It's Hard to Blame Jurgen Klopp for Liverpool's FA Cup Replay Stance
Jurgen Klopp is bracing for a holiday in February.
The FA told him there would be a winter break, and he has given his players a week off. So, as he does not regard the FA Cup replay against Shrewsbury as a first-team fixture, he will leave Liverpool's Under-23 coach, Neil Critchley, in charge. While it hardly seems fair on Shrewsbury, whose reward for its comeback on Sunday is to play a Liverpool youth team (albeit, as it turns out, with the prize of a fifth-round tie against Chelsea should it win at Anfield), Klopp can hardly be blamed. A winter break is either a winter break or it isn’t. But this is an issue that seems to distill a lot of the challenges facing modern football.
Liverpool fielding a youth team is the worst single blow to the FA Cup’s status since 2000 when Manchester United, under pressure from the FA–which was cozying up to FIFA as part of its doomed attempt to be awarded the 2006 World Cup–withdrew to take part in the Club World Cup. This is a clear statement that Liverpool doesn’t care about the competition. It’s an extension of the logic that has seen countless teams in the Premier League and the Championship field weakened sides in the competition. That logic was perhaps legitimized by the way Liverpool felt compelled to field a youth team in the League Cup quarterfinal against Aston Villa because its first team was playing in the Club World Cup semifinal the following day.
And, frankly, why should Liverpool care? The FA Cup is an ailing competition. It still has its moments, but the days when it outstripped the league in importance–as it did until at least the 1960s and arguably even through the 80s until the inception of the Premier League–are gone and aren’t likely to come back.

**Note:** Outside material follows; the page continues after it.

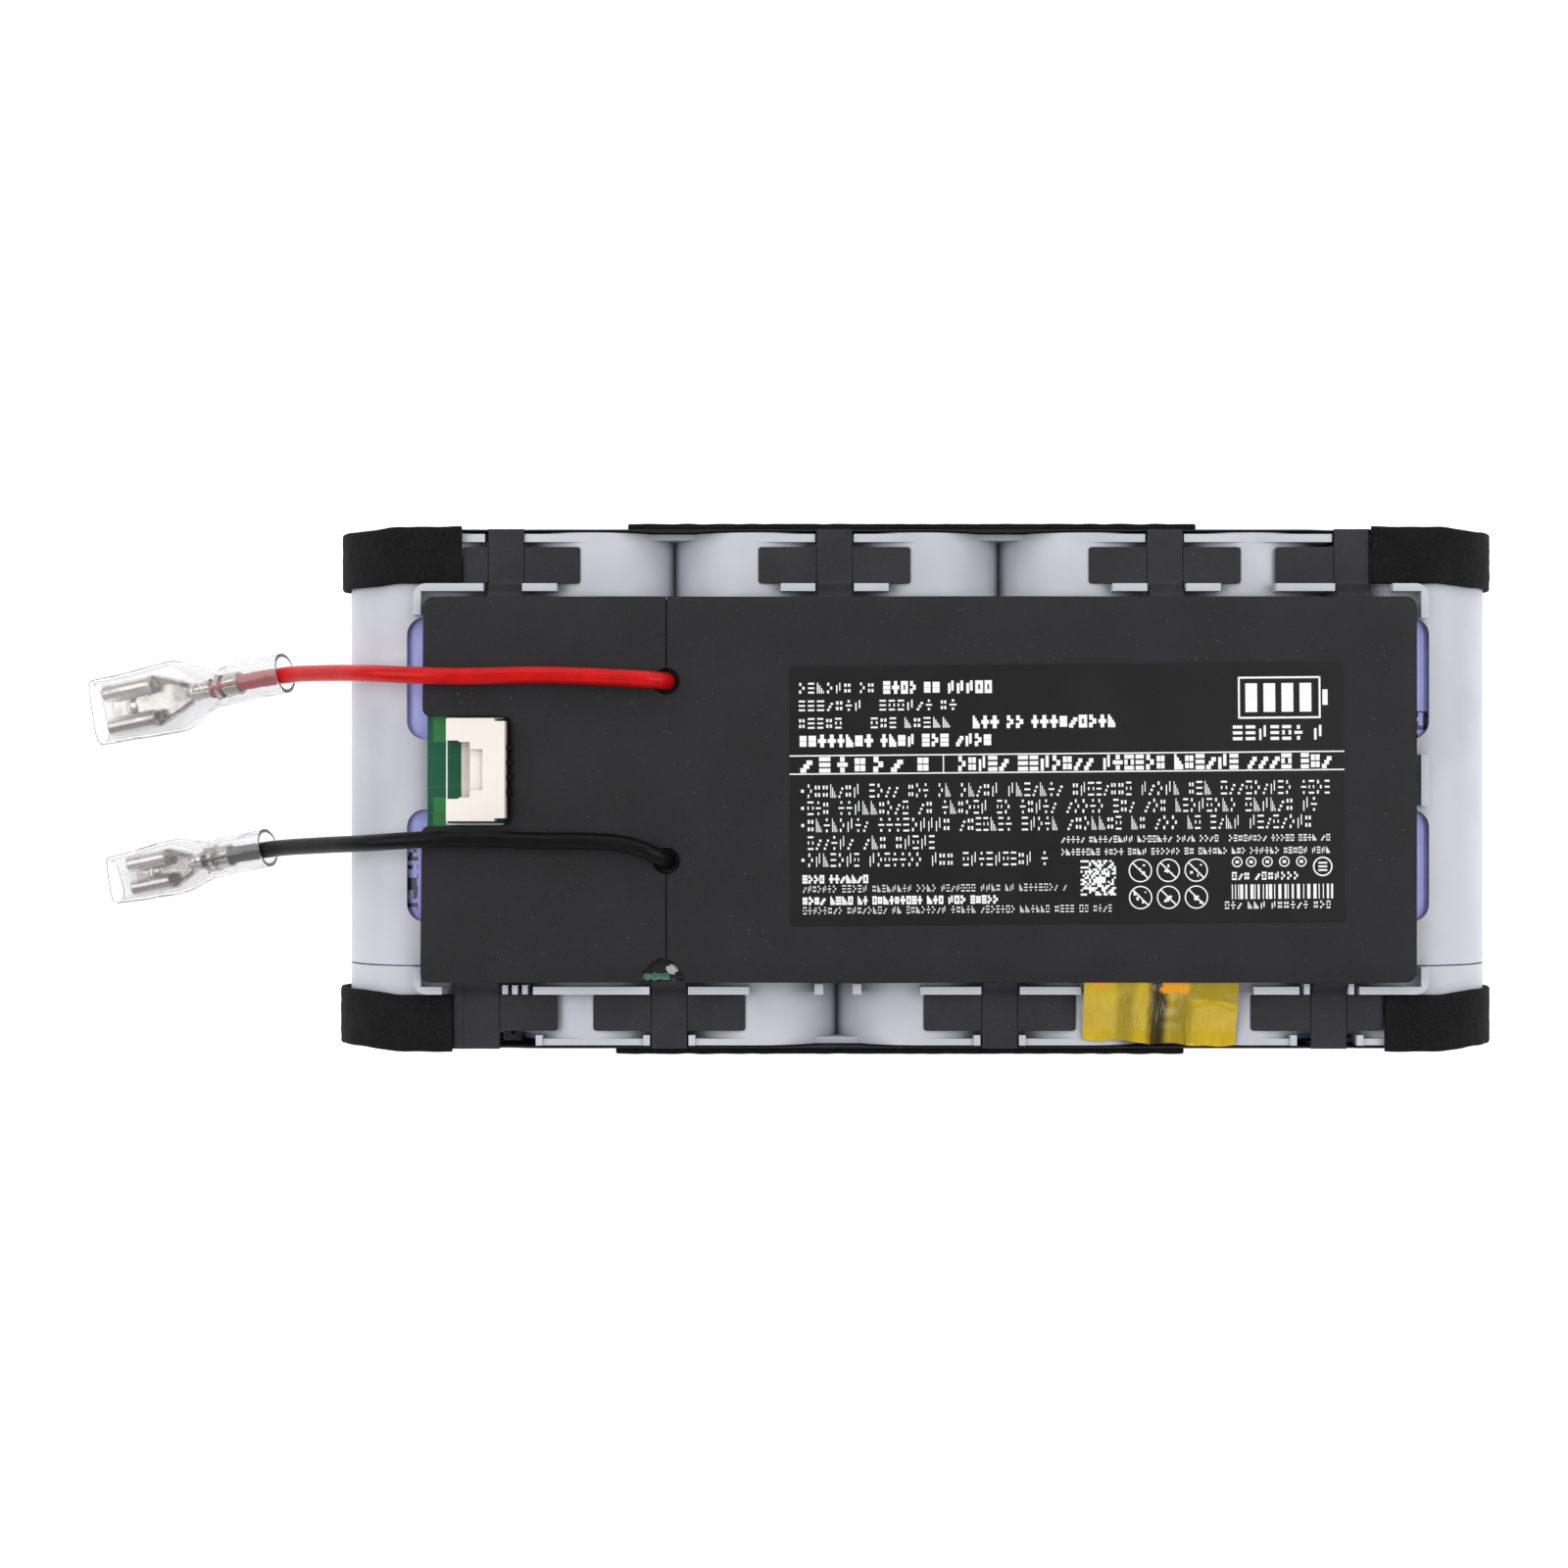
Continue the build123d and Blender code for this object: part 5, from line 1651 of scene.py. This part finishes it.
@dataclass
class EndPieces:
    """Foam strips round the corners, foam pads and papers over the ends. Sizes in mm."""

    tube: float = 11.65
    foam: float = 0.9
    extra: dict = field(default_factory=lambda: {"rear_left": 0.30, "front_left": 0.55})
    axis: float = 12.55
    end_axis: float = 67.8
    paper: float = 0.25
    valley: float = 56.5

    def build_corner(self, corner: str) -> bpy.types.Object:
        """Corner strip: a rounded section carried inwards over the top, round the end cell and in below.

        Args:
            corner: Which corner, such as rear_left.

        Returns:
            The strip.
        """
        node = f"{corner}_corner_foam"
        low, high = span(node)
        side_x = 1 if corner.endswith("right") else -1
        reach = (self.end_axis - low[0]) if side_x > 0 else (high[0] + self.end_axis)
        radius = self.tube + self.foam / 2 + 0.01
        arc = math.pi * radius
        travel = np.linspace(0, arc + 2 * reach, 190)
        angle = np.clip((travel - reach) / radius, 0, math.pi)
        before = np.maximum(reach - travel, 0)
        after = np.maximum(travel - reach - arc, 0)
        path_x = side_x * (self.end_axis + radius * np.sin(angle) - before - after)
        path_z = self.axis + radius * np.cos(angle)
        out_x, out_z = side_x * np.sin(angle), np.cos(angle)
        width, middle = high[1] - low[1], (low[1] + high[1]) / 2
        slip = -0.42 * math.copysign(1, middle) * ease((travel - reach - 3.0) / 6.0)
        fuller = self.extra.get(corner, 0.0) * np.sin(angle)
        path_x = path_x + side_x * fuller
        section = rounded_section(width, self.foam, 0.32, 4, 14)
        shrink = np.ones(len(travel))
        shrink[[0, -1]] = 0.93
        across = section[None, :, 0] * (1 - (1 - shrink[:, None]) * 0.1)
        out = section[None, :, 1] * shrink[:, None]
        wear = 0.05 * swell(travel[:, None] + 0 * across, across * 1.3, 2.4, 41 + len(corner))
        x = path_x[:, None] + out * out_x[:, None] + wear * out_x[:, None]
        z = path_z[:, None] + out * out_z[:, None] + wear * out_z[:, None]
        ragged = 0.10 * swell(travel[:, None] + 0 * across, across, 5.0, 51) * np.sign(across)
        y = middle + slip[:, None] + across + ragged
        rings = np.stack([x, y, np.maximum(z, 0.02)], axis=-1)
        piece = closed_form(f"{corner}_foam_strip", rings, FOAM)
        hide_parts(node)
        return piece

    def build_pad(self, end: str) -> bpy.types.Object:
        """End pad: a soft-edged block, its section carried along the pack and drawn in at both ends.

        Args:
            end: rear or front.

        Returns:
            The pad.
        """
        low, high = span(f"{end}_end_foam")
        centre, size = (low + high) / 2, high - low
        travel = np.concatenate([[0, 0.05, 0.15, 0.3], np.linspace(0.8, size[0] - 0.8, 150),
                                 size[0] - np.array([0.3, 0.15, 0.05, 0])])
        edge = np.minimum(travel, size[0] - travel)
        draw = 0.3 - np.sqrt(np.maximum(0.09 - np.maximum(0.3 - edge, 0) ** 2, 0))
        section = rounded_section(size[1], size[2], 0.3, 4, 16)
        y = section[None, :, 0] * (1 - draw[:, None] / size[1] * 2)
        z = section[None, :, 1] * (1 - draw[:, None] / size[2] * 2)
        x = np.broadcast_to(low[0] + travel[:, None], y.shape)
        outer = (np.sign(centre[1]) * y > 0)
        y = y + np.where(outer, 0.04 * swell(x, z, 3.0, 61), 0)
        rings = np.stack([x, centre[1] + y, centre[2] + z], axis=-1)
        piece = closed_form(f"{end}_foam_pad", rings, FOAM)
        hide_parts(f"{end}_end_foam")
        return piece

    def build_paper(self, end: str) -> bpy.types.Object:
        """End paper: a stadium outline drawn in from the middle, pressed a little into two valleys.

        Args:
            end: rear or front.

        Returns:
            The paper.
        """
        low, high = span(f"{end}_end_paper")
        side = 1 if end == "rear" else -1
        radius = (high[2] - low[2]) / 2
        straight = (high[0] - low[0]) / 2 - radius
        middle_z = (low[2] + high[2]) / 2
        x_share = np.linspace(-1, 1, 161)
        z_share = np.linspace(-1, 1, 25)
        x, share = np.meshgrid(x_share * (straight + radius), z_share)
        beyond = np.maximum(np.abs(x) - straight, 0)
        half = np.sqrt(np.maximum(radius ** 2 - beyond ** 2, 0.01))
        z = middle_z + share * half
        press = 0.10 * np.exp(-((np.abs(x) - self.valley) / 2.2) ** 2) * np.clip(np.abs(share), 0.3, 1)
        y = side * (max(abs(low[1]), abs(high[1])) - press)
        points = np.stack([x, y, z], axis=-1).reshape(-1, 3)
        faces = grid_faces(len(z_share), len(x_share))
        faces = faces if side < 0 else faces[:, ::-1]
        piece = make_piece(f"{end}_card", points, [faces], PAPER)
        add_wall(piece, self.paper)
        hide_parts(f"{end}_end_paper")
        return piece

    def build(self) -> None:
        """Builds all the foam and paper at both ends."""
        for corner in ("rear_left", "rear_right", "front_left", "front_right"):
            self.build_corner(corner)
        for end in ("rear", "front"):
            self.build_pad(end)
            self.build_paper(end)


@dataclass
class SensorTape:
    """Amber tape over the temperature sensor, creased and sagging into the valley between two cells.

    Places and sizes are in mm. A crease is its place along the pack, its rise and its width.
    """

    valley: float = 33.9
    thickness: float = 0.06
    start: float = -25.4
    seen: float = 9.4
    top: float = 27.46
    drop: float = 3.04
    creases: tuple = ((24.3, 0.10, 0.10), (28.1, -0.20, 0.30), (28.9, 0.12, 0.14), (30.0, 0.18, 0.16),
                      (31.6, 0.50, 0.30), (32.7, -0.35, 0.35), (35.3, 0.20, 0.24), (36.5, 0.22, 0.16))

    def build(self) -> bpy.types.Object:
        """Tape: height is the profile down from the board, less the sag, plus narrow ridges.

        Along the cells the profile eases from the board's height down to the end of the holder.
        Across them it sags as a bell in the valley, more towards the end. Each crease is a narrow bell
        whose line leans and wavers along the cells, and one fold fans out over the right-hand cell.

        Returns:
            The tape.
        """
        low, high = span("thermistor_tape")
        x, travel = np.meshgrid(np.linspace(low[0], high[0] - 0.8, 240), np.linspace(0, 1, 110))
        y = self.start - travel * (self.seen + 0.25 * swell(x, 0 * x, 5, 71) + 0.05 * (x - 33))
        profile = self.top - self.drop * ease((-y - 25.6) / self.seen)
        sag = ease((-y - 28.4) / 4.0) * 1.35 * np.exp(-((x - self.valley) / 2.7) ** 2)
        dips = np.exp(-((x - 28.0) / 1.1) ** 2) + np.exp(-((x - 35.8) / 0.9) ** 2)
        sag = sag + 0.5 * ease((-y - 27.4) / 2.0) * dips
        ridge = np.zeros_like(x)
        for centre, rise, width in self.creases:
            line = centre + 0.14 * np.sin(y * 0.8 + centre) + 0.07 * (y + 30) * math.sin(centre * 3)
            ridge = ridge + rise * np.exp(-((x - line) / width) ** 2) * ease((-y - 26.3) / 1.5)
        fold = (y + 28.6) + 0.16 * (x - 36.0) + 0.3 * np.sin(x * 0.9)
        fan = 0.28 * np.exp(-np.abs(fold) / 0.5) * ease((x - 36.2) / 2.0)
        z = profile - sag + ridge + fan + 0.012 * swell(x, y, 3.2, 73)
        points = np.stack([x, y, z], axis=-1).reshape(-1, 3)
        uv = np.stack([x, -y - 26.5], axis=-1).reshape(-1, 2)
        piece = make_piece("sensor_tape_film", points, [grid_faces(110, 240)[:, ::-1]], AMBER, uv=uv)
        add_wall(piece, self.thickness, 0.0)
        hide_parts("thermistor_tape")
        return piece


@dataclass
class TornEdge:
    """What shows through the tear in the cover: a chipped strip of board and a dab of glue, over a black card
    that is painted shadow under the tear.

    Sizes are in mm. The strip and the card, a black sheet of painted shadow, are their left, right, front and
    rear limits.
    """

    glue: tuple = (-33.75, -24.40, 27.1)
    glue_size: tuple = (0.85, 0.60, 0.55)
    strip: tuple = (-37.8, -34.2, -25.95, -25.05)
    strip_level: float = 27.0
    # card: a black sheet under the tear, painted shadow where the torn paper shades the board
    card: tuple = (-39.0, -31.4, -26.0, -22.6)
    shadow_sheet_level: float = 26.75
    wall: float = 0.08

    def build_patch(self, name: str, bounds: tuple, level: float, rough: float,
                    finish: Finish) -> bpy.types.Object:
        """Ragged patch: a grid whose rim wavers by a fine swell, slightly crumpled.

        Args:
            name: Name of the patch.
            bounds: Left, right, front and rear limits.
            level: Height of its top.
            rough: How far its rim wavers.
            finish: Its finish.

        Returns:
            The patch.
        """
        left, right, front, rear = bounds
        u, v = np.meshgrid(np.linspace(-1, 1, 40), np.linspace(-1, 1, 10))
        half_x = (right - left) / 2 + rough * swell(0 * v, v * 3, 1.1, 91)
        half_y = (rear - front) / 2 + rough * swell(u * 3, 0 * u, 1.1, 92)
        x = (left + right) / 2 + u * half_x
        y = (front + rear) / 2 + v * half_y
        z = level + 0.03 * swell(x, y, 1.3, 93)
        points = np.stack([x, y, z], axis=-1).reshape(-1, 3)
        piece = make_piece(name, points, [grid_faces(10, 40)], finish)
        add_wall(piece, self.wall)
        return piece

    def build(self) -> None:
        """Dab: a sphere stretched to its size, its radius changed by a lumpy swell; then the two patches, the
        black sheet of painted shadow and the chipped strip.
        """
        polar = np.linspace(0.02, np.pi - 0.02, 36)[:, None]
        around = np.linspace(0, 2 * np.pi, 48, endpoint=False)[None, :]
        x, y = np.sin(polar) * np.cos(around), np.sin(polar) * np.sin(around)
        z = np.cos(polar) + 0 * around
        lump = 1 + 0.22 * swell(x + z, y - z, 1.2, 81) + 0.10 * swell(x * 2, y * 2 + z, 0.8, 82)
        rings = np.stack([middle + size * lump * axis
                          for middle, size, axis in zip(self.glue, self.glue_size, (x, y, z))], axis=-1)
        dab = closed_form("glue_dab", rings, GLUE)
        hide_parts("adhesive_dab")
        # painted shadow: a black sheet under the tear
        self.build_patch("tear_shadow_sheet", self.card, self.shadow_sheet_level, 0.2, PAPER)
        self.build_patch("chipped_board_strip", self.strip, self.strip_level, 0.12, CHIPPED)


# ================================================================ studio
@dataclass
class Studio:
    """Floor, lights and camera. Places in metres, the floor's reach and level in mm, powers in watts."""

    eye: tuple = (-0.01865, 0.00067, 0.426)
    lens: float = 67.39
    sensor: float = 36.0
    nearest: float = 0.01
    floor_reach: float = 60000.0
    floor_level: float = -0.06
    world_strength: float = 0.36
    aside: tuple = (0.7, 1.0)
    endwise: tuple = (1.4, 0.5)

    def build_floor(self) -> None:
        """A wide pale floor just under the pack, which isn't a piece of it and rides on nothing."""
        plan = np.array([[-1, -1], [1, -1], [1, 1], [-1, 1]]) * self.floor_reach
        corners = np.column_stack([plan, np.full(4, self.floor_level)])
        floor = make_mesh("floor", corners, [np.array([[0, 1, 2, 3]])], FLOOR, smooth=False)

    def add_light(self, name: str, place: tuple, size: tuple, power: float) -> None:
        """Adds a soft rectangular light aimed at the pack.

        Args:
            name: Name of the light.
            place: Where it stands.
            size: Its width and height.
            power: Its power in watts.
        """
        data = bpy.data.lights.new(name, "AREA")
        data.shape = "RECTANGLE"
        data.size, data.size_y = size
        data.energy = power
        light = bpy.data.objects.new(name, data)
        spot = np.array(place)
        light.location = place
        back = spot / np.linalg.norm(spot)
        light.rotation_euler = (math.acos(back[2]), 0.0, math.atan2(back[1], back[0]) + math.pi / 2)
        bpy.context.scene.collection.objects.link(light)

    def build_world(self) -> None:
        """An even white world."""
        world = bpy.data.worlds.new("studio_world")
        world.use_nodes = True
        colour, strength = world.node_tree.nodes["Background"].inputs[:2]
        colour.default_value = grey(1.0)
        strength.default_value = self.world_strength
        bpy.context.scene.world = world

    def build_camera(self) -> None:
        """Camera straight above the pack, looking down, with the rear edge at the top of the view."""
        data = bpy.data.cameras.new("camera")
        data.lens = self.lens
        data.sensor_width = self.sensor
        data.clip_start = self.nearest
        camera = bpy.data.objects.new("camera", data)
        camera.location = self.eye
        bpy.context.scene.collection.objects.link(camera)
        bpy.context.scene.camera = camera

    def build(self) -> None:
        """Sets up the studio."""
        self.build_floor()
        self.build_world()
        self.add_light("left_soft_light", (-0.75, 0.15, 0.75), self.aside, 4.9)
        self.add_light("right_soft_light", (0.75, 0.15, 0.75), self.aside, 4.9)
        self.add_light("rear_soft_light", (0.0, 0.85, 0.6), self.endwise, 3.2)
        self.add_light("front_soft_light", (0.0, -0.85, 0.6), self.endwise, 1.3)
        self.build_camera()
        bpy.context.scene.view_settings.view_transform = "Standard"


POSITIVE = PowerLead(
    name="positive",
    route=((-0.0346, 0.0146, 0.0263), (-0.0346, 0.0146, 0.0295), (-0.0369, 0.01475, 0.0312),
           (-0.0410, 0.0150, 0.0310), (-0.0469, 0.0153, 0.0306), (-0.0537, 0.0154, 0.0307),
           (-0.0612, 0.01515, 0.0310), (-0.0684, 0.0153, 0.0308), (-0.0754, 0.01575, 0.0274),
           (-0.0816, 0.0160, 0.0214), (-0.08961, 0.01608, 0.01364), (-0.09946, 0.01426, 0.00959)),
    rear=(-88.7, 16.25, 14.0109), front=(-117.6, 10.9), tilt=22.0, lead_in=11.8,
    crimp=(7.2, 9.4), grip=(11.9, 15.2), front_gap=2.0, sleeve=(4.7, 9.4, 8.7, 11.6, 6.6),
    spread=Spread.WIDE, finish=RED, length=0.0754, stiffness="medium")
NEGATIVE = PowerLead(
    name="negative",
    route=((-0.0346, -0.0098, 0.0263), (-0.0346, -0.0098, 0.0294), (-0.0366, -0.0085, 0.0311),
           (-0.0404, -0.00725, 0.0309), (-0.0459, -0.00695, 0.0305), (-0.0530, -0.0070, 0.0306),
           (-0.0604, -0.0066, 0.0309), (-0.0684, -0.00685, 0.0307), (-0.0756, -0.0074, 0.0273),
           (-0.0822, -0.00775, 0.0212), (-0.09241, -0.00849, 0.01144), (-0.10104, -0.01026, 0.00788)),
    rear=(-91.5, -8.3, 11.8146), front=(-115.3, -13.2), tilt=22.0, lead_in=10.5,
    crimp=(5.9, 8.0), grip=(9.7, 12.2), front_gap=3.3, sleeve=(4.5, 7.2, 6.0, 8.8, 6.6),
    spread=Spread.NARROW, finish=BLACK, length=0.0781, stiffness="medium")


def main() -> None:
    """Builds the pack's visible pieces in order, then the studio."""
    logging.basicConfig(level=logging.INFO, format="%(name)s %(message)s")
    FrameParts().dress()
    POSITIVE.build()
    NEGATIVE.build()
    cover = BoardCover()
    cover.build()
    RatingLabel(cover).build()
    TabCrosses().build()
    EndPieces().build()
    SensorTape().build()
    TornEdge().build()
    Studio().build()


if __name__ == "__main__":
    main()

Back then, the FA Cup mattered, because the final was one of the few games to be televised live; because there weren’t the huge imbalances of resources that there are now, so far more teams had a realistic chance of winning; and because the FA Cup brought glamour and interest and marketing opportunities that are now dwarfed by the Premier League television rights deal.
Discussions about the FA Cup seem always to focus on short-term fixes: letting the lower-ranked side play at home, abolishing replays, merging it with the League Cup and moving it earlier in the calendar. All of which may or may not make a positive difference–but that’s not really the point, which is that the big clubs simply have other concerns.
The Premier League and the Champions League are more important both financially and from a sporting point of view. The Club World Cup may be and is certainly likely to become so in its expanded form. The FA Cup is Liverpool’s third or fourth priority. All the goodwill and nostalgia in the world isn’t going to change that, particularly when the FA has handled this so badly. It cannot, on one hand, warn clubs to respect it and not arrange friendlies during it, and then with the other arrange replays for that same period.
Pep Guardiola called last week for the abolition of the League Cup, maintaining his players are exhausted by the fixture calendar. It would be easier to have sympathy if the big clubs didn’t have such a liking for money-spinning summer tours and if the European Club Association was not forever making noises about expanding the Champions League. But there’s a basic reality that the world has changed, and that goes beyond the obscene greed of the superclubs. Overseas markets matter more than ever (which, admittedly, is hard to tally with the UK leaving the European Union on Friday).
The solution is probably some sort of fudge whereby replays are abolished and lower league clubs are compensated for possible lost revenues with a greater share of the prize pot; with the FA Cup being moved slightly earlier in the year; and the League Cup being restricted to those sides who are not engaged in European competition. You can’t make a competition matter by force of will.
The issue is an increasingly globalized world and a series of decisions made by the elite clubs over the past three decades. Klopp’s stance is a terrible thing for the FA Cup, but it’s a symptom of a much greater problem rather than the cause.